== Task objective ==
All lines featuring the string "inner" are to be listed.

== Records to use ==

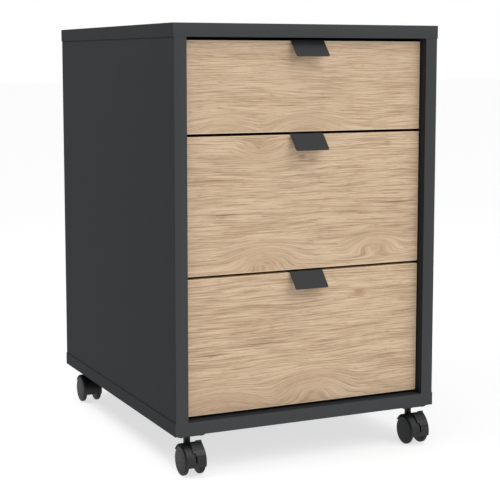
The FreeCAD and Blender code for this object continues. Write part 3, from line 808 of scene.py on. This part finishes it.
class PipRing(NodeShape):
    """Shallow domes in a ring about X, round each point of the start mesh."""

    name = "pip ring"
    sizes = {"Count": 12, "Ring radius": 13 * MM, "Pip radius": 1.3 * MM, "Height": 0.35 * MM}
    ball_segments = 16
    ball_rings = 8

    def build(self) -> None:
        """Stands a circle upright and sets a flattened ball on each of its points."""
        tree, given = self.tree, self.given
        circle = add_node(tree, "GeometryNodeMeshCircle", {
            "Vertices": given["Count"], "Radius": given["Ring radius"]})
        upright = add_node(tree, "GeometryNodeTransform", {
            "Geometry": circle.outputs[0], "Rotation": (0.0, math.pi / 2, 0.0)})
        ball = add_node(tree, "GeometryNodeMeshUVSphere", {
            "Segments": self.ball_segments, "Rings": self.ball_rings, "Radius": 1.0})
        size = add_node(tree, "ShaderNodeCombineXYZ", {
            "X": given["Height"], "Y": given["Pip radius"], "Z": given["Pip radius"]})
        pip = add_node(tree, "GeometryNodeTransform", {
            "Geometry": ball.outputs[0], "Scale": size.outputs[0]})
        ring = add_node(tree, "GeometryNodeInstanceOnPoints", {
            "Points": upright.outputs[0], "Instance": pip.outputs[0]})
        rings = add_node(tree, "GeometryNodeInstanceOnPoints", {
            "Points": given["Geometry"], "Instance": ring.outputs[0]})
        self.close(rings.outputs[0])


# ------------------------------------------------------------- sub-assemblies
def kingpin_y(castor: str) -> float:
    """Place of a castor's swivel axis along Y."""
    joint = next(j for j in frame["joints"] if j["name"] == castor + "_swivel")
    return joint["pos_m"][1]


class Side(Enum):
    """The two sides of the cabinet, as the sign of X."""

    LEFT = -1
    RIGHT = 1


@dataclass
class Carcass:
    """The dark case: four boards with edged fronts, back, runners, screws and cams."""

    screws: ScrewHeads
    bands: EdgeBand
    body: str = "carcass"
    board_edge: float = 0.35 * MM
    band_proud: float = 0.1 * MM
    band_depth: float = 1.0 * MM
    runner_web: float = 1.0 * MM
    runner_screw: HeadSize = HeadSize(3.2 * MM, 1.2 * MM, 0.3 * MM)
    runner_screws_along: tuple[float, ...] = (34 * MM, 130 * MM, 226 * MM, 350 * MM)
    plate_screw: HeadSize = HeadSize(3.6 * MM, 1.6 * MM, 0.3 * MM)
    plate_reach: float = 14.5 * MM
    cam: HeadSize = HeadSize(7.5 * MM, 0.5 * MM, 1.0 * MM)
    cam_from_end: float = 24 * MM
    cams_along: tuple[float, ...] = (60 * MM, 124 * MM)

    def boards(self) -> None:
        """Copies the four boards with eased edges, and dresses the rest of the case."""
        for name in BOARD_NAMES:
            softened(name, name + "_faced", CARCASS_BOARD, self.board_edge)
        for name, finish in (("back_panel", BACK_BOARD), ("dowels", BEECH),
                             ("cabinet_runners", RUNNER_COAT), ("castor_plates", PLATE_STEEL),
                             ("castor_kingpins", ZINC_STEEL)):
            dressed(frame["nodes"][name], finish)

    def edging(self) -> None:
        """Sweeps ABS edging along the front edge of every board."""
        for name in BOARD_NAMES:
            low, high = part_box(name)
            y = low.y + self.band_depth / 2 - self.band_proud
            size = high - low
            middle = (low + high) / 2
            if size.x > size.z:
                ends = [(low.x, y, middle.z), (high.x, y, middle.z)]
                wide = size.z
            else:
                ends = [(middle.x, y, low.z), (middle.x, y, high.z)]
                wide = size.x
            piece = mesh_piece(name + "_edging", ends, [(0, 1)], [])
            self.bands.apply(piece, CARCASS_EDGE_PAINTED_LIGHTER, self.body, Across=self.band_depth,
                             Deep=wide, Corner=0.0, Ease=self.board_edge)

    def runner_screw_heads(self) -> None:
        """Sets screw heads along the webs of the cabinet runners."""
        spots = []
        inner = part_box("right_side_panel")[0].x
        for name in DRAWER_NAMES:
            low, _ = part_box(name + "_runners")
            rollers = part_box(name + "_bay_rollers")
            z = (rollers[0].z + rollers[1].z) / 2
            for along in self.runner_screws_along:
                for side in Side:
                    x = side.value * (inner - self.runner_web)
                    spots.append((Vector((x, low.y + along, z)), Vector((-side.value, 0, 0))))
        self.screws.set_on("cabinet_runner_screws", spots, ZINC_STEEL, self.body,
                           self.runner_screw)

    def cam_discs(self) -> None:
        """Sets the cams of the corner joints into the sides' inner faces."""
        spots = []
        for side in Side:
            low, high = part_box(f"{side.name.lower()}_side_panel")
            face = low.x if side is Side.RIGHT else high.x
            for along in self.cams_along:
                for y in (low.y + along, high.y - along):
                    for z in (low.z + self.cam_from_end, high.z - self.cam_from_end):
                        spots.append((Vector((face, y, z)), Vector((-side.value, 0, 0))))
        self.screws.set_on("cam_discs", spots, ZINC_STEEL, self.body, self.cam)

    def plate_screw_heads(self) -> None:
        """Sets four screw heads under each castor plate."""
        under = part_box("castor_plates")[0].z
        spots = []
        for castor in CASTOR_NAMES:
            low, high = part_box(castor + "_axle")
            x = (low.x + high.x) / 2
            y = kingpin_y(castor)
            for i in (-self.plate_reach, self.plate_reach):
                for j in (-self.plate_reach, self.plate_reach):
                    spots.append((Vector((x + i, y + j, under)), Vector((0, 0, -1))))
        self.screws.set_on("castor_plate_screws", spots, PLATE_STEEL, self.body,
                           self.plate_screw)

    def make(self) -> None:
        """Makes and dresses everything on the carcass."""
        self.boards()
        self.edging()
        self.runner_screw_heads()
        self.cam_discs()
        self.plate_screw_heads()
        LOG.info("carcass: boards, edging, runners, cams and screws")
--
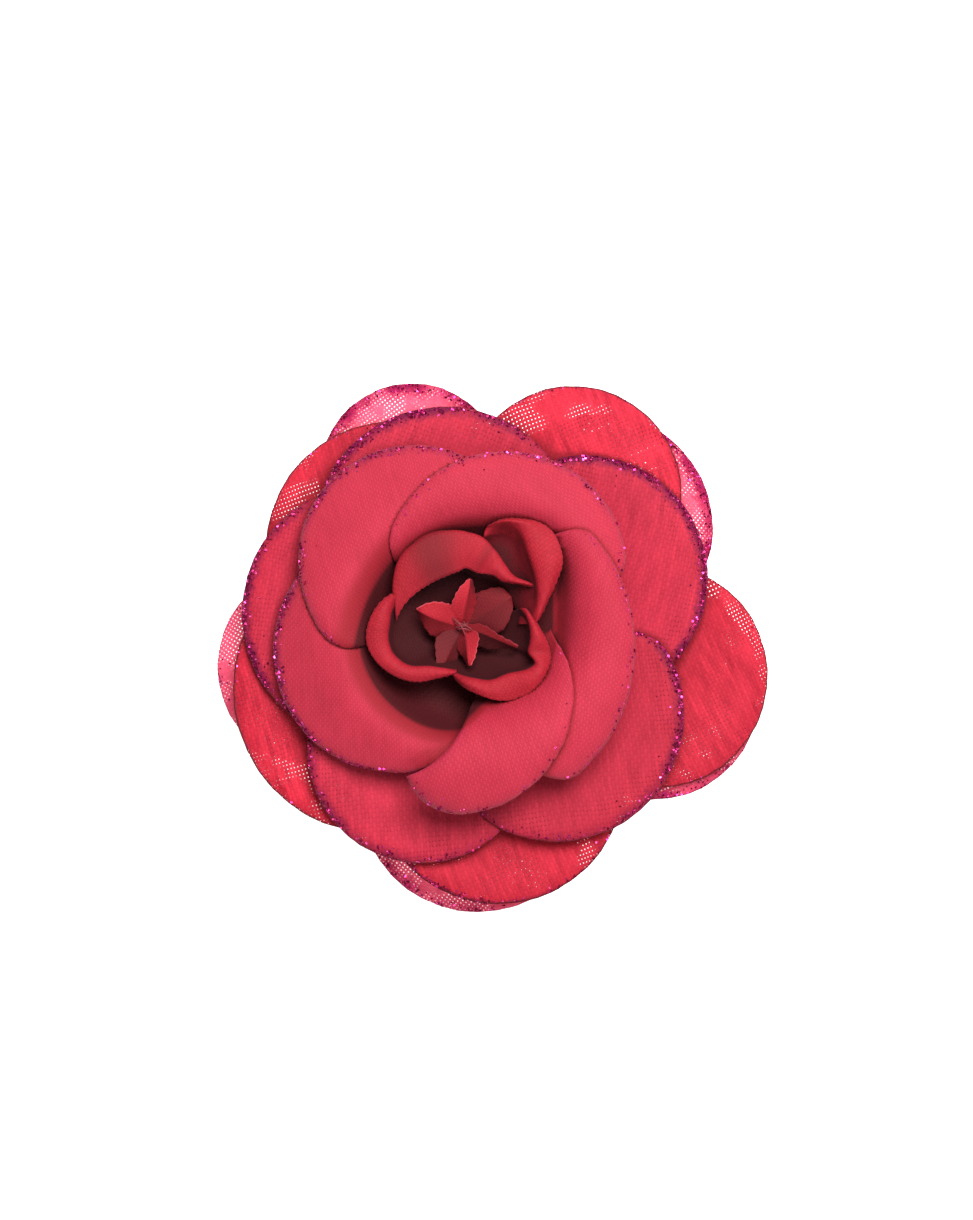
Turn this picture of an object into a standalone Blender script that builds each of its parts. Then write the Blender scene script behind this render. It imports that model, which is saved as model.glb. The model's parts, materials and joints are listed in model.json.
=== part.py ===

== Worked answer ==
        inner = part_box("right_side_panel")[0].x
                    x = side.value * (inner - self.runner_web)
        """Sets the cams of the corner joints into the sides' inner faces."""